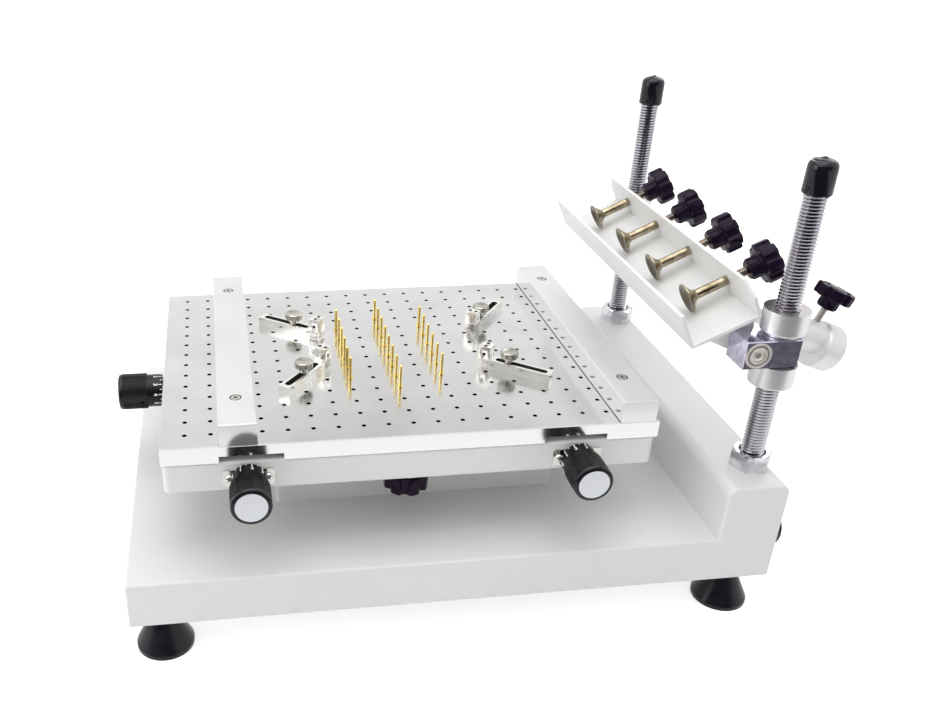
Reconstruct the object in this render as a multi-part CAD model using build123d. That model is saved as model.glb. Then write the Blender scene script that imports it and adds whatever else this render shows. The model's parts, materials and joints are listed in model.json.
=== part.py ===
from build123d import *

import os
from math import cos, pi, radians, sin

# Solder paste stencil printer. All sizes are in millimetres. While it is being built, X runs
# along the base from the worktable to the threaded rods, Y runs away from the operator and Z is
# up from the bench, with the middle of the base at X = Y = 0. At the end every piece is shifted
# together, so that the origin is at bench height under the middle of the whole outline.

# Clearances
RUNNING_FIT = 0.05      # radial gap of a shaft in its bore
SLIDE_FIT = 0.15        # gap between guide faces
SEAT_GAP = 0.3          # gap between faces of pieces that move past each other
REACH_THROUGH = 1.0     # how far a cutting tool runs past the face that it opens
SAME_PLACE = 0.1        # edges nearer than this to a face count as lying on it
OVERLAP = 1.0           # how far two joined solids run into each other

# Base: a sheet box with an upright box along its rear end
BASE_LENGTH = 402.0
BASE_DEPTH = 277.0
SLAB_HEIGHT = 30.0
POST_BOX_WIDTH = 40.0
POST_BOX_RISE = 38.0
SHEET = 2.0
BASE_EDGE = 1.6
POST_BOX_TOP_EDGE = 6.0
COVER_LENGTH = 300.0
COVER_DEPTH = 190.0
COVER_SHEET = 1.5
COVER_CORNER = 4.0
COVER_RECESS = 0.5
PLUG_RADIUS = 14.0
PLUG_LENGTH = 6.0
PLUG_STEM_RADIUS = 5.0
PLUG_STEM_LENGTH = 6.0
PLUG_SETBACK = 19.0
PLUG_HEIGHT = 57.0

# Levelling feet
FOOT_INSET = 19.0
FOOT_HEIGHT = 30.0
FOOT_RIM_RADIUS = 17.5
FOOT_RIM_HEIGHT = 2.6
FOOT_NECK_RADIUS = 7.0
FOOT_PAD_HEIGHT = 24.0
FOOT_STUD_RADIUS = 5.0
FOOT_STUD_ENTRY = 11.0
FOOT_STUD_RISE = 5.0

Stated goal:
Exactly as they stand, set down the lines from the top of the data through the line with "OVERLAP = 1.0".

Answer to the task:
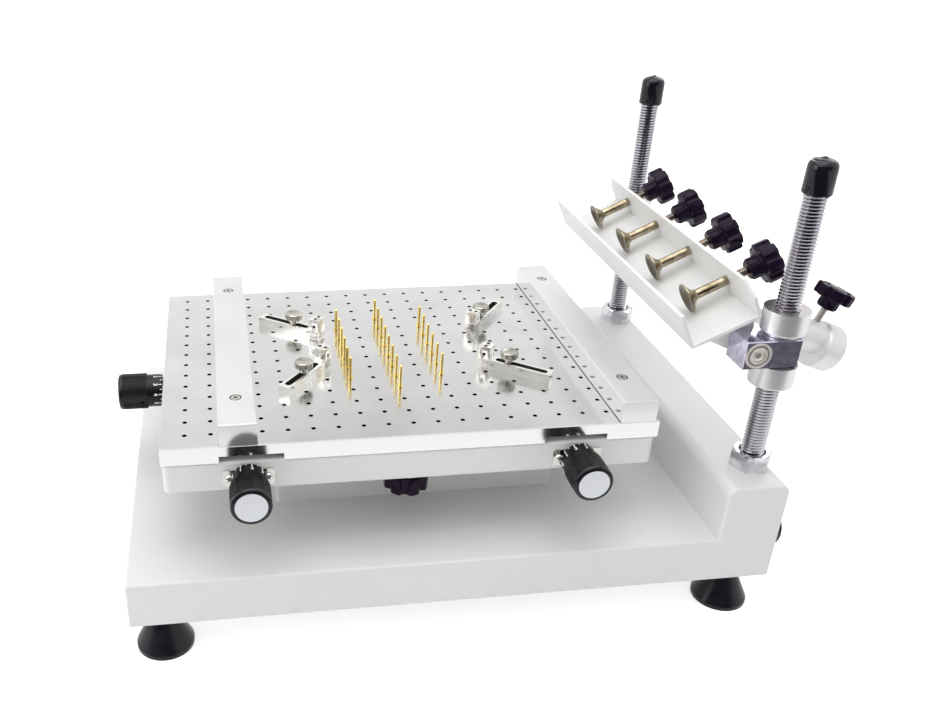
Reconstruct the object in this render as a multi-part CAD model using build123d. That model is saved as model.glb. Then write the Blender scene script that imports it and adds whatever else this render shows. The model's parts, materials and joints are listed in model.json.
=== part.py ===
from build123d import *

import os
from math import cos, pi, radians, sin

# Solder paste stencil printer. All sizes are in millimetres. While it is being built, X runs
# along the base from the worktable to the threaded rods, Y runs away from the operator and Z is
# up from the bench, with the middle of the base at X = Y = 0. At the end every piece is shifted
# together, so that the origin is at bench height under the middle of the whole outline.

# Clearances
RUNNING_FIT = 0.05      # radial gap of a shaft in its bore
SLIDE_FIT = 0.15        # gap between guide faces
SEAT_GAP = 0.3          # gap between faces of pieces that move past each other
REACH_THROUGH = 1.0     # how far a cutting tool runs past the face that it opens
SAME_PLACE = 0.1        # edges nearer than this to a face count as lying on it
OVERLAP = 1.0           # how far two joined solids run into each other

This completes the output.